Everything from the line containing "0.01, 0.008), 0.25)" to the line containing "bpy.context.scene.collection.objects.link(empty)", both lines included, must be copied exactly; nothing else should be.

**** DATA LINES

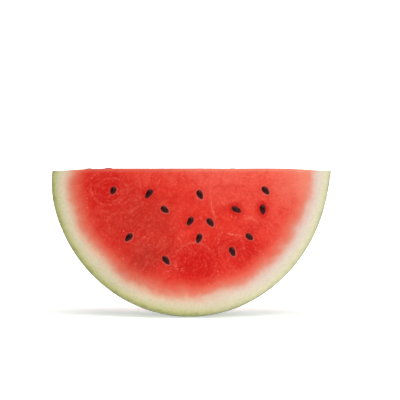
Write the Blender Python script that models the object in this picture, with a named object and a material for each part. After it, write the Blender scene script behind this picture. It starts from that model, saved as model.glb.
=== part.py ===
"""Thick half-round slice of a watermelon, standing on its rind.

Run with: blender --background --python part.py
Metres, +Z up. The front cut face looks along -Y, the level cut face is the top,
and the origin is the middle of the box that holds the slice, at its underside.
"""

import math
import random

import bmesh
import bpy
from mathutils import Matrix, Vector

# The melon that the slice was cut from.
HALF_WIDTH = 0.1331          # from the melon's axis to the skin at either side
HALF_HEIGHT = 0.1392         # from the melon's axis down to the skin
MELON_HALF_LENGTH = 0.162    # from the middle of the melon to its end, along Y
ROUNDNESS = 1.975            # 2 is a true ellipse, less is slimmer at the shoulders
RIND_AT_SIDES = 0.0175
RIND_AT_BOTTOM = 0.0185

# The cuts.
THICKNESS = 0.070            # between the two upright cuts, at the rind
FLARE = 0.0025               # how far the top leans to +X, as the cut missed the middle
FLARE_DEPTH = 0.0165         # how fast that lean fades below the top
CROWN = 0.0016               # how far the flesh swells out of its upright cuts
CROWN_REACH = 0.036          # depth under the skin where that swelling is full
TOP_CROWN = 0.0021           # how far it swells out of the level cut
TOP_REACH = 0.050            # and the depth where that is full
FOOT_FLAT = 0.0010           # how much the underside is pressed flat
BOX_SHIFT = 0.00215          # sets the middle of the box at X = 0

# Facets.
STEPS_ROUND = 60             # round the half circle of skin
RINGS = 10                   # from the melon's axis to the skin
FLESH_RINGS = 8              # how many of those rings lie in the flesh
ROWS_ALONG = 10              # between the two upright cuts
WELD = 0.00001

# A seed is a flat drop, blunt at one end.
SEED_LENGTH = 0.0095
SEED_WIDTH = 0.0056
SEED_THICKNESS = 0.0028
SEED_STANDS_OUT = 0.0008     # how far its back rises out of the flesh
SEED_TAPER = 0.28            # how much narrower it gets towards its point
SEED_SIDES = 8
SEED_RINGS = 6

# Seeds of the front face: millimetres across, millimetres below the top edge of the rind,
# degrees that the point is turned from +X, and the length in millimetres.
FRONT_SEEDS = [
    (-72.9, 18.6, -115, 7.8),
    (-39.7, 21.6, -129, 10.4),
    (8.1, 22.4, -64, 9.3),
    (69.4, 18.6, -47, 9.3),
    (-24.7, 36.4, -38, 8.7),
    (-1.0, 47.3, -119, 9.3),
    (17.8, 48.3, -51, 9.3),
    (42.1, 36.4, -27, 9.8),
    (66.6, 36.3, -87, 9.9),
    (-58.4, 62.3, -133, 9.3),
    (7.2, 63.2, -106, 9.4),
    (54.3, 61.8, -40, 8.2),
    (38.4, 75.6, -64, 9.4),
    (-23.4, 83.7, -48, 9.9),
]

# Seeds of the back face lie on arcs round the melon's axis:
# share of the skin's distance, and how many.
BACK_ARCS = [(0.24, 3), (0.45, 5), (0.66, 6)]
BACK_SEED = 7                # start of the random draw for the back face

# Seeds of the top face: millimetres across, millimetres from the middle
# towards the back, and degrees that the point is turned from +X.
TOP_SEEDS = [
    (-95.9, -27.5, 170),
    (-77.6, -29.0, 195),
    (-85.0, 8.0, 150),
    (-52.0, -6.0, 205),
    (-36.5, 20.0, 130),
    (39.0, -12.0, 20),
    (61.0, 16.0, -35),
    (84.0, -5.0, 10),
]


def clear_scene():
    for thing in list(bpy.data.objects):
        bpy.data.objects.remove(thing, do_unlink=True)


def make_material(name, colour, roughness):
    material = bpy.data.materials.new(name)
    material.use_nodes = True
    shader = material.node_tree.nodes["Principled BSDF"]
    shader.inputs["Base Color"].default_value = (*colour, 1.0)
    shader.inputs["Roughness"].default_value = roughness
    shader.inputs["Metallic"].default_value = 0.0
    return material


def smooth(share):
    """Goes from 0 to 1 with no kink at either end."""
    share = min(max(share, 0.0), 1.0)
    return share * share * (3 - 2 * share)


def skin_distance(angle, y):
    """From the melon's axis to the skin, at an angle below +X, in the section at y."""
    across = abs(math.cos(angle)) / HALF_WIDTH
    down = abs(math.sin(angle)) / HALF_HEIGHT
    section = math.sqrt(1 - (y / MELON_HALF_LENGTH) ** 2)
    return section * (across**ROUNDNESS + down**ROUNDNESS) ** (-1 / ROUNDNESS)


def rind_thickness(angle):
    return RIND_AT_SIDES + (RIND_AT_BOTTOM - RIND_AT_SIDES) * math.sin(angle) ** 2


def settle(angle, distance, y):
    """The finished place of a point that lies so far from the melon's axis."""
    depth = skin_distance(angle, y) - distance
    swelling = CROWN * smooth(depth / CROWN_REACH)
    drop = distance * math.sin(angle)
    lean = FLARE * math.exp(-drop / FLARE_DEPTH) - BOX_SHIFT
    lift = TOP_CROWN * smooth(depth / TOP_REACH) * (1 - smooth(drop / CROWN_REACH))
    return Vector((
        distance * math.cos(angle) + lean,
        y + swelling * y / (THICKNESS / 2),
        HALF_HEIGHT - FOOT_FLAT - drop + lift,
    ))


def move_into_shape(vertex):
    """Turns a point of the plain half disc, one unit in radius, into one of the slice."""
    angle = math.atan2(-vertex.co.z, vertex.co.x)
    share = math.hypot(vertex.co.x, vertex.co.z)
    y = vertex.co.y
    skin = skin_distance(angle, y)
    rind = rind_thickness(angle)
    flesh_share = FLESH_RINGS / RINGS
    if share <= flesh_share:
        distance = (skin - rind) * share / flesh_share
    else:
        distance = skin - rind * (1 - share) / (1 - flesh_share)
    vertex.co = settle(angle, distance, y)


def shade_slots(mesh_data, rind_faces, skin_faces):
    for face in mesh_data.faces:
        face.smooth = True
        if face in skin_faces:
            face.material_index = 2
        elif face in rind_faces:
            face.material_index = 1


def build_body(materials):
    """Flesh, rind and skin: a flat sheet turned half round the melon's axis."""
    sheet = bmesh.new()
    bmesh.ops.create_grid(sheet, x_segments=RINGS, y_segments=ROWS_ALONG, size=0.5)
    for vertex in sheet.verts:
        vertex.co = Vector((vertex.co.x + 0.5, vertex.co.y * THICKNESS, 0.0))
    whole = sheet.verts[:] + sheet.edges[:] + sheet.faces[:]
    bmesh.ops.spin(sheet, geom=whole, cent=(0, 0, 0), axis=(0, 1, 0), angle=math.pi, steps=STEPS_ROUND)
    bmesh.ops.remove_doubles(sheet, verts=sheet.verts, dist=WELD)

    shares = {face: [math.hypot(v.co.x, v.co.z) for v in face.verts] for face in sheet.faces}
    skin_faces = {face for face, share in shares.items() if min(share) > 1 - WELD}
    rind_faces = {face for face, share in shares.items() if min(share) > FLESH_RINGS / RINGS - WELD}
    shade_slots(sheet, rind_faces, skin_faces)
    for vertex in sheet.verts:
        move_into_shape(vertex)

    press_foot_flat(sheet)
    bmesh.ops.recalc_face_normals(sheet, faces=sheet.faces)
    mesh = bpy.data.meshes.new("watermelon_slice")
    sheet.to_mesh(mesh)
    sheet.free()
    mesh.set_sharp_from_angle(angle=math.radians(40))
    for material in materials:
        mesh.materials.append(material)
    body = bpy.data.objects.new("watermelon_slice", mesh)
    bpy.context.collection.objects.link(body)
    return body


def press_foot_flat(sheet):
    """Cuts off what lies below the ground and closes the flat spot with one face."""
    everything = sheet.verts[:] + sheet.edges[:] + sheet.faces[:]
    cut = bmesh.ops.bisect_plane(
        sheet, geom=everything, plane_co=(0, 0, 0), plane_no=(0, 0, 1), clear_inner=True, dist=WELD)
    rim = [piece for piece in cut["geom_cut"] if isinstance(piece, bmesh.types.BMEdge)]
    flat = bmesh.ops.contextual_create(sheet, geom=rim)["faces"]
    for face in flat:
        face.material_index = 2


def build_seed(name, place, length, material, collection):
    """A flat drop: its long axis is X, its point is at +X, and it is flat along Z."""
    drop = bmesh.new()
    bmesh.ops.create_uvsphere(drop, u_segments=SEED_SIDES, v_segments=SEED_RINGS, radius=1.0)
    bmesh.ops.rotate(drop, verts=drop.verts, matrix=Matrix.Rotation(math.pi / 2, 3, "Y"))
    for vertex in drop.verts:
        narrowing = 1 - SEED_TAPER * smooth((vertex.co.x + 1) / 2)
        vertex.co.x *= length / 2
        vertex.co.y *= SEED_WIDTH / 2 * narrowing / (1 - SEED_TAPER / 3)
        vertex.co.z *= SEED_THICKNESS / 2
    bmesh.ops.transform(drop, matrix=place, verts=drop.verts)
    for face in drop.faces:
        face.smooth = True
    mesh = bpy.data.meshes.new(name)
    drop.to_mesh(mesh)
    drop.free()
    mesh.materials.append(material)
    seed = bpy.data.objects.new(name, mesh)
    collection.objects.link(seed)


def seed_frame(place, outward, turn, upright):
    """A seed lying at a place of a face, its point turned by an angle on that face.

    Outward is away from the flesh, and upright is the face's own way up.
    """
    across = upright.cross(outward)
    along = across * math.cos(turn) + upright * math.sin(turn)
    sideways = outward.cross(along)
    sunk = place - outward * (SEED_THICKNESS / 2 - SEED_STANDS_OUT)
    return Matrix((
        (along.x, sideways.x, outward.x, sunk.x),
        (along.y, sideways.y, outward.y, sunk.y),
        (along.z, sideways.z, outward.z, sunk.z),
        (0, 0, 0, 1),
    ))


def point_on_cut(x, drop, y):
    """The place on a swollen cut face that lies so far across and below the top."""
    along = x + BOX_SHIFT - FLARE * math.exp(-drop / FLARE_DEPTH)
    return settle(math.atan2(drop, along), math.hypot(drop, along), y)


def front_seed_frames():
    for x, drop, turn, length in FRONT_SEEDS:
        place = point_on_cut(x / 1000, drop / 1000, -THICKNESS / 2)
        place.z = HALF_HEIGHT - FOOT_FLAT - drop / 1000
        frame = seed_frame(place, Vector((0, -1, 0)), math.radians(turn), Vector((0, 0, 1)))
        yield frame, length / 1000


def back_seed_frames():
    draw = random.Random(BACK_SEED)
    for share, count in BACK_ARCS:
        for index in range(count):
            angle = math.pi * (index + 0.5 + draw.uniform(-0.18, 0.18)) / count
            reach = share * skin_distance(angle, THICKNESS / 2) * draw.uniform(0.92, 1.08)
            place = settle(angle, reach, THICKNESS / 2)
            turn = angle + math.pi + draw.uniform(-0.6, 0.6)
            frame = seed_frame(place, Vector((0, 1, 0)), turn, Vector((0, 0, 1)))
            yield frame, SEED_LENGTH * draw.uniform(0.92, 1.08)


def top_seed_frames():
    for x, y, turn in TOP_SEEDS:
        place = point_on_cut(x / 1000, 0.0, y / 1000)
        frame = seed_frame(place, Vector((0, 0, 1)), math.radians(turn), Vector((0, 1, 0)))
        yield frame, SEED_LENGTH


def fuse(body, collection):
    """Joins the seeds to the flesh as one solid and drops the loose copies."""
    joint = body.modifiers.new("seeds", "BOOLEAN")
    joint.operation = "UNION"
    joint.operand_type = "COLLECTION"
    joint.collection = collection
    joint.solver = "EXACT"
    joint.material_mode = "TRANSFER"
    bpy.context.view_layer.objects.active = body
    with bpy.context.temp_override(object=body, active_object=body):
        bpy.ops.object.modifier_apply(modifier=joint.name)
    for seed in list(collection.objects):
        bpy.data.objects.remove(seed, do_unlink=True)
    bpy.data.collections.remove(collection)


def main():
    clear_scene()
    flesh = make_material("flesh", (0.78, 0.06, 0.04), 0.35)
    rind = make_material("rind", (0.72, 0.70, 0.48), 0.5)
    skin = make_material("skin", (0.06, 0.13, 0.03), 0.4)
    black = make_material("seed", (0.02, 0.01, 0.008), 0.25)
    body = build_body([flesh, rind, skin, black])

    seeds = bpy.data.collections.new("seeds")
    bpy.context.scene.collection.children.link(seeds)
    frames = [*front_seed_frames(), *back_seed_frames(), *top_seed_frames()]
    for number, (place, length) in enumerate(frames):
        build_seed(f"seed_{number:02d}", place, length, black, seeds)
    fuse(body, seeds)


main()
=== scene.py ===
import math
import random

import bmesh
import bpy
from mathutils import Matrix, Vector, noise


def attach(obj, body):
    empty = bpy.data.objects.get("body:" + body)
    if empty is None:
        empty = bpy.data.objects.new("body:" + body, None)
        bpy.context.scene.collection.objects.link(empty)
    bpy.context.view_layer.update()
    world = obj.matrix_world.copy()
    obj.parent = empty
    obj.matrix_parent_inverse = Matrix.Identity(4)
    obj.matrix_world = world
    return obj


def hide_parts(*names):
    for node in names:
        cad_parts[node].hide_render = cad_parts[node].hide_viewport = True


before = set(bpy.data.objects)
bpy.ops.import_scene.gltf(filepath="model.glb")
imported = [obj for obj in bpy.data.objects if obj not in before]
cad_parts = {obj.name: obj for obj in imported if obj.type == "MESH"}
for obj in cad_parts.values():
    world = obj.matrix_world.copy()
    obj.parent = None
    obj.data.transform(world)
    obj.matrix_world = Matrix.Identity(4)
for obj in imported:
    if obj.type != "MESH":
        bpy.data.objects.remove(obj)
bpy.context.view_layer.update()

# Thick half-round slice of a watermelon, standing on its rind.
# Metres, +Z up. The front cut face looks along -Y and the level cut is the top.

mm = 0.001


# The melon and its cuts, the same as in the solids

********

### ANSWER TO THE TASK
    black = make_material("seed", (0.02, 0.01, 0.008), 0.25)
    body = build_body([flesh, rind, skin, black])

    seeds = bpy.data.collections.new("seeds")
    bpy.context.scene.collection.children.link(seeds)
    frames = [*front_seed_frames(), *back_seed_frames(), *top_seed_frames()]
    for number, (place, length) in enumerate(frames):
        build_seed(f"seed_{number:02d}", place, length, black, seeds)
    fuse(body, seeds)


main()
=== scene.py ===
import math
import random

import bmesh
import bpy
from mathutils import Matrix, Vector, noise


def attach(obj, body):
    empty = bpy.data.objects.get("body:" + body)
    if empty is None:
        empty = bpy.data.objects.new("body:" + body, None)
        bpy.context.scene.collection.objects.link(empty)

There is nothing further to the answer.